You can try accuracy and you can see if there happens to be a tangency at the merged ends.
Sounds like you have the bull by the horns. Now you just need to wear it down.
Accuracy is already at the lowest CREO will allow.
I have found that if I reduce the amount of pitches on SIDE-A, I can then add the SIDE-B tread at the same number of pitches. To go beyond that fails the 360 bend.
I have also made the change to be able to suppress SIDE-A and activate SIDE-B, basically reversing the original setup. That works as well, only 1 side will bend.
I have done 1 side as a surface and then solidified, tried all variations, with repeatable results.
I have made both sides surfaces, same results.
In the end, I can have all tread elements activated on a flat, the bend 'breaks' the model if more than 12 pitches of the tread features.
This really looks like a software issue, not a geometry issue. The only way this can be viewed as having the bull by the horns, is if the horn is attached uncomfortably....
This is not as unusual as you may think.
A support case would get you a clearer answer for sure.
When I suggested accuracy, I meant crank it up, not down.
And if you bend the entire treat in one go rather than L and R?
I do believe it is the same problem as working with Warped surfaces.
There is something in the underlying definition that makes it a "non-parametric" surface for lack of a better way to consider it.
I think we are saying the same thing on accuracy 😛
I have opened a support case, even referenced this thread into it.
Thanks for the follow up, I will post any updates here.
In the meantime, I am updating to M050 now, to see if that magically fixes the problem.
Definitely worth having PTC look at it 🙂
I'm still running C2 and C3 so I couldn't see it if I wanted.
And yes, I am running these by choice.
Not sure C5 would work in an environment where C2 and C3 need to continue to work properly.
I think I have done one toroidal bend in my career and it happen to be for a tire tread also...more than 20 years ago...so I am of no help there.
But on occasion, accuracy will throw you a curve ball and something will not regenerate with a superfine accuracy and will regenerate with a much coarser accuracy. It only takes a minute or 2 to try a few values and may help.
Thanks, I have tried about 30 accuracy settings, and switched between Relative and Absolute, even though there is no import geometry.

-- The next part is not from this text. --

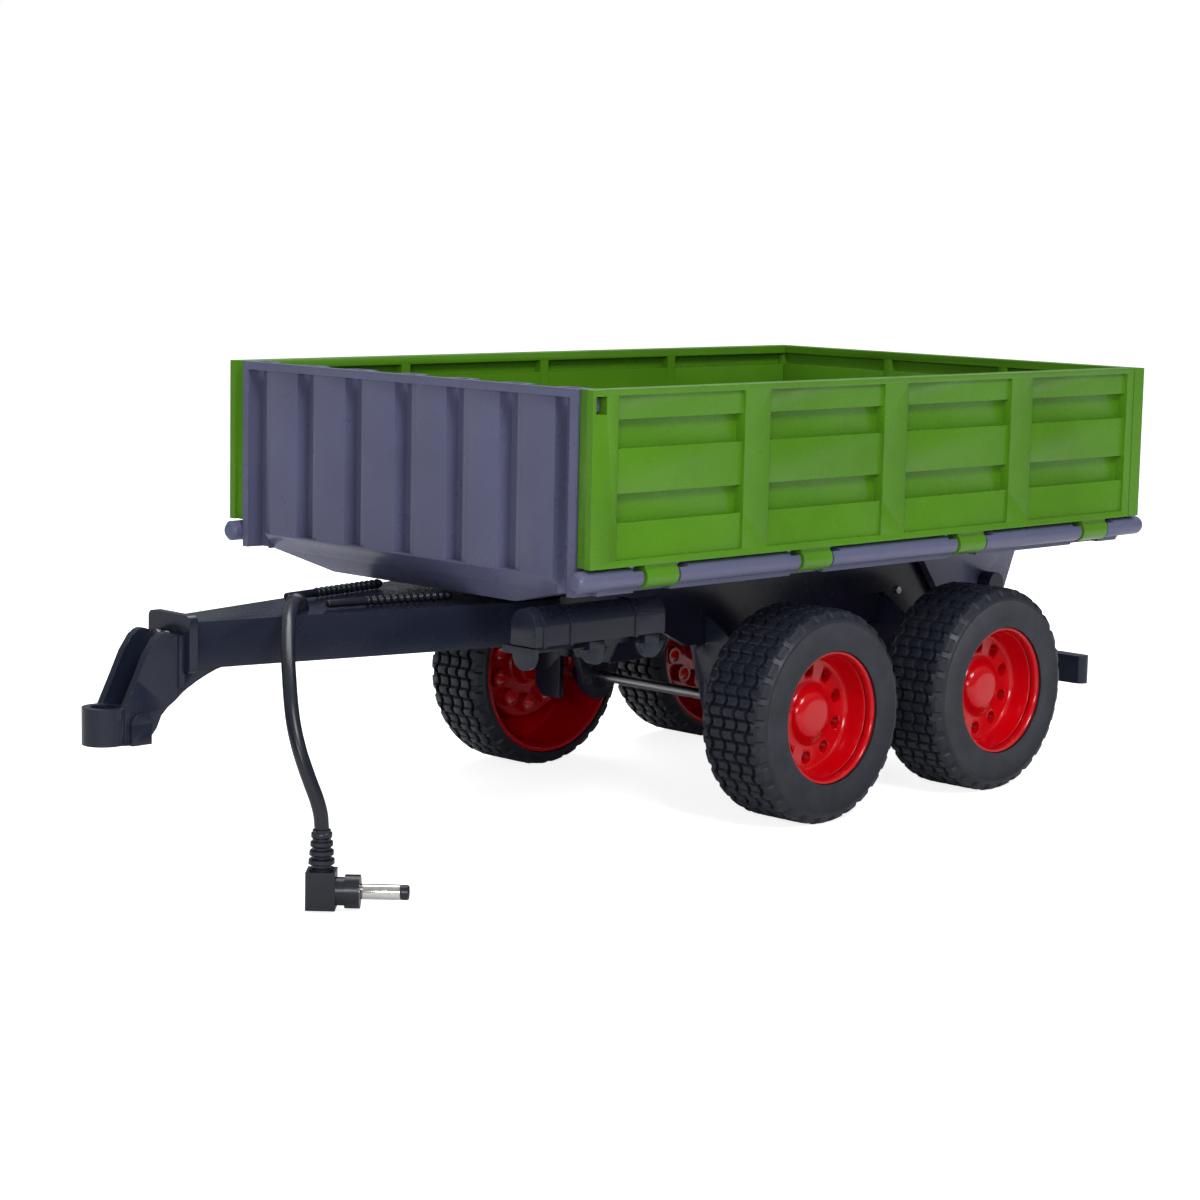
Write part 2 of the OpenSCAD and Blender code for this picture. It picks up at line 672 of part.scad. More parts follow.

What am I missing about import geometry?
I am assuming that you have tried this with simpler geometry and it works just fine, right?

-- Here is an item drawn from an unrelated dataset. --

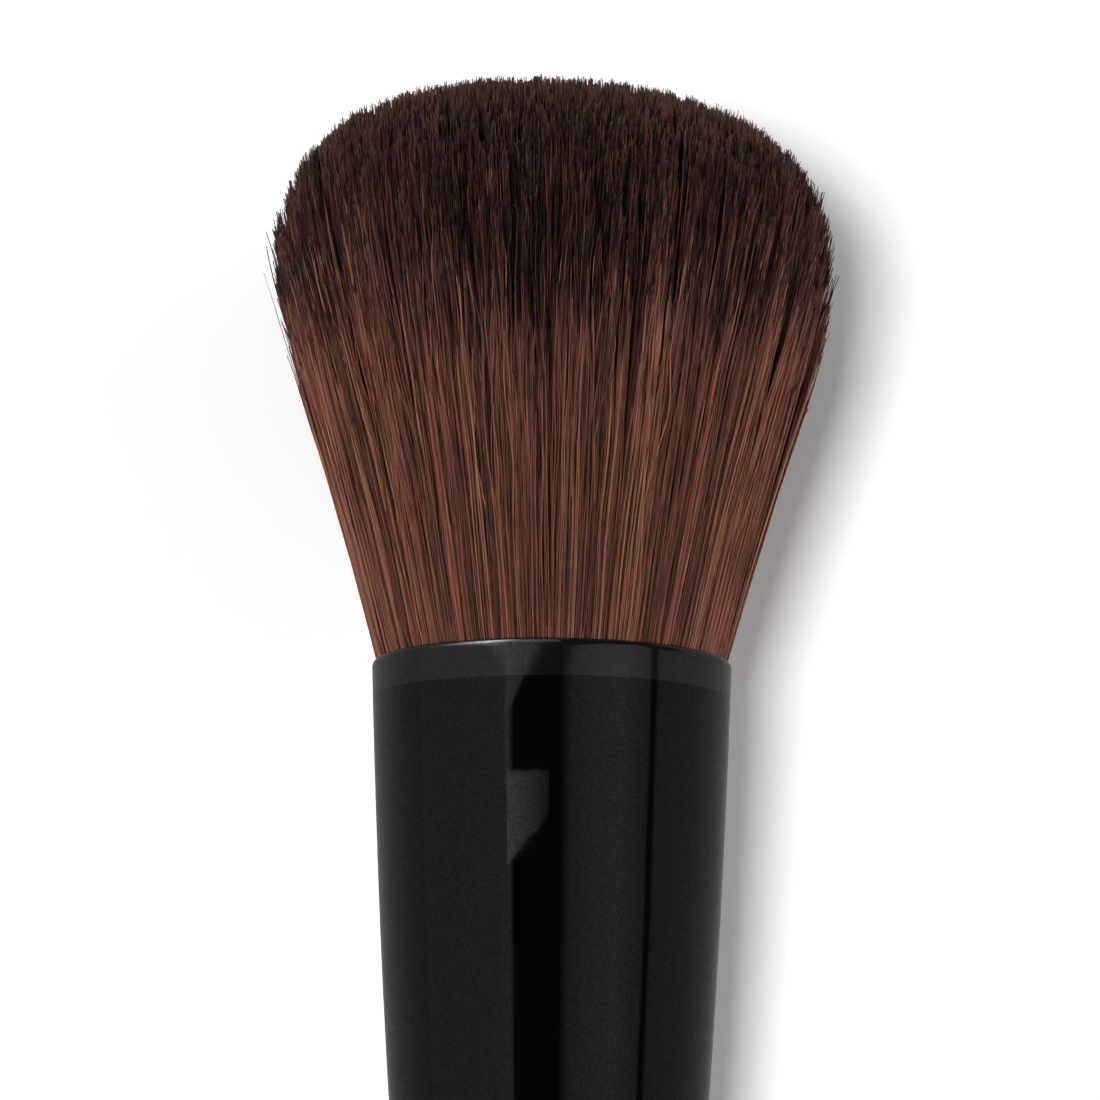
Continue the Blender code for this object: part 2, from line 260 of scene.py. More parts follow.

Relative accuracy should be adequate for any developed part.
Absolute is best suited for when geometry/objects are being imported.
At this point, I am trying everything.
I also verified all intersections would not overlap as a result of the bend by making all surfaces normal to each other on the tread. I have not yet received a response from Support, so I have engaged a resource partner to swat the hive as it were.
I am really starting to believe this is a complexity limitation on the surfaces for CREO. There is a threshold I have to have surpassed that the feature stops working. I have developed dozens of tires with toroidal bends. This is the most complex tread so far with many small elements, relatively. Passenger car tires are far more complex, therefore PTC should be able to address this either from a license level or configuration change.
If the features work up to a point, then license should not be a factor, imo.
Funny, that's the first time in 30 years I've heard that 🙂
You do know what default Creo sheet metal (even empty!) also open with absolute accuracy enabled and set, right?
I just had to ask so I didn't have to go and try it.
I do this with physical threads (not treads, threads) and helical sweeps.
They are the most stubborn thing you can do in Creo. There is very little you can make infinitely parametric When it comes to developing these types of threads that require a lot of rounds.
When I need to tweak it, something fails 90% of the time.
However, there are even more occasions when it will not generate the helical sweet at all.
I find myself reordering the entire design just to get the helix to work.
That is definitely not your issue as the process for Toroidal Bend is fairly well defined and straight forward.
So let me give you one other option with your last reply...
What if you reduced the height of your tread (assuming this made it work)... and using "offset" to get the final height? The Offset feature may just help point you to the piece of geometry that is actually failing the full gambit.
I wonder if Toroidal Bend is ever really used for tire tread definition by tire developers.
I could see a massive patterning effort to get there, however.